Mbabazi called on the United Nations to order its peacekeeping missions in Sudan and Congo to help disarm the rebels and arrest group leader Joseph Kony and four of his top lieutenants. They have been indicted by the International Criminal Court for crimes against humanity and war crimes.

Mbabazi said Uganda was working toward an agreement with Congo that would allow Ugandan troops to hunt LRA rebels in their territory, similar to its arrangement with Sudan.

The Security Council passed a resolution in January that expressed concern about the LRA’s “brutal insurgency,” and asked Secretary-General Kofi Annan to suggest how governments in the region might stamp out rebel movements.

As one possible solution, Mbabazi suggested the U.N. empower one major country to take charge of the rebel problem. The model would be the mainly French force deployed to eastern Congo in 2003 to halt ethnic violence, or the Australian-led peacekeeping force sent to in East Timor in 1999.

The Lord’s Resistance Army is made up of the remnants of a northern rebellion that began after Ugandan President Yoweri Museveni, a southerner, took power in 1986. It holds no territory and is best known for kidnapping thousands of children and forcing them to become soldiers or sex slaves.

Since Ugandan troops launched an offensive in 2002, the rebels have been reduced from a force of 5,000 to an estimated 500 fighters – most of them in Congo, but with remnants scattered across northern Uganda, Mbabazi said.

The 20-year conflict has made about 2 million people homeless in what the U.N. undersecretary for humanitarian affairs, Jan Egeland, calls the world’s most neglected humanitarian crisis. The displaced have been forced to live in massive government-controlled camps.

Uganda’s Foreign Minister Sam Kutesa, however, took issue Wednesday with non-governmental organizations who have criticized conditions in the camps.

A report last month by the umbrella Civil Society Organizations for Peace in Northern Uganda noted the number of people killed weekly in northern Uganda is three times higher per capita than similar estimates for Iraq.

“There is no question that due to the threats from LRA activities the humanitarian situation facing IDPs (internally displaced people) in northern Uganda is unacceptable,” Kutesa told the Council. “However it is equally unacceptable that certain international NGOs should seek to exploit the plight of IDPs for self-serving advocacy political and resource mobilization agendas.”
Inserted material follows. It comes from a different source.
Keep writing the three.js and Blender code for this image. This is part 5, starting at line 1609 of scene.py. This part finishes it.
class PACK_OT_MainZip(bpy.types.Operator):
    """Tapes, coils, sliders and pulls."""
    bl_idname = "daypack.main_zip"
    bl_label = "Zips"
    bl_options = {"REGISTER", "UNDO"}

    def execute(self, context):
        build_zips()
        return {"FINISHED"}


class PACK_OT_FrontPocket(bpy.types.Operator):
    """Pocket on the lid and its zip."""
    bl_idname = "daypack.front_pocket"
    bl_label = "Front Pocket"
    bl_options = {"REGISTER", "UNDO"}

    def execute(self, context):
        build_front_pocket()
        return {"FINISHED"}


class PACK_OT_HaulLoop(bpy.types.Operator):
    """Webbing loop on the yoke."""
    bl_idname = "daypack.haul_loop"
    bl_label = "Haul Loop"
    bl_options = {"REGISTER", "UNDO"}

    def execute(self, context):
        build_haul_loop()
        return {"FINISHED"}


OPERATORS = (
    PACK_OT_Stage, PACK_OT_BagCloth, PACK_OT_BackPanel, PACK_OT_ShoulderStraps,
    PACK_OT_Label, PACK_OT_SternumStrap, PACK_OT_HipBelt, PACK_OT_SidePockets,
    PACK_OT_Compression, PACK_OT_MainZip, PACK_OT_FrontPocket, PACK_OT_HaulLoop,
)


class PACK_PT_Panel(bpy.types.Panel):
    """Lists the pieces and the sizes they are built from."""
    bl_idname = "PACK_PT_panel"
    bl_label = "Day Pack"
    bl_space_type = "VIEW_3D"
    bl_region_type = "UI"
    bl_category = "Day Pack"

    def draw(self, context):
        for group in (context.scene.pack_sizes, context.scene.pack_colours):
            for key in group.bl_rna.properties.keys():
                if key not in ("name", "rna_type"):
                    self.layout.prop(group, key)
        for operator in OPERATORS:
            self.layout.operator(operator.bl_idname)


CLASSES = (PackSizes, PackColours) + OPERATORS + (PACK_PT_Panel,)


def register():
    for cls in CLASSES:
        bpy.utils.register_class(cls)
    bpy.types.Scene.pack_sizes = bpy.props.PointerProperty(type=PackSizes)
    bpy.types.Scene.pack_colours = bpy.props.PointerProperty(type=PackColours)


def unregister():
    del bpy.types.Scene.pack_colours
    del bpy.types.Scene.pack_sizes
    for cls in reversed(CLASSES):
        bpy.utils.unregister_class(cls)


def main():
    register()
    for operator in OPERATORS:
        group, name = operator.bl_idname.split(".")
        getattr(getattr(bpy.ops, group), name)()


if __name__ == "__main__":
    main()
Kutesa said Ugandan troops have tightened security around the camps, improving access for the residents to social services and reducing their dependence on handouts.

Kutesa also described progress toward establishing a proposed joint monitoring committee on northern Uganda, set up by Kampala with input from the U.N., NGOs, and other countries to address humanitarian concerns including resettlement of the displaced.

“The government hopes to finalize by August 2006 a comprehensive long-term peace recovery and development plan for northern Uganda,” he said.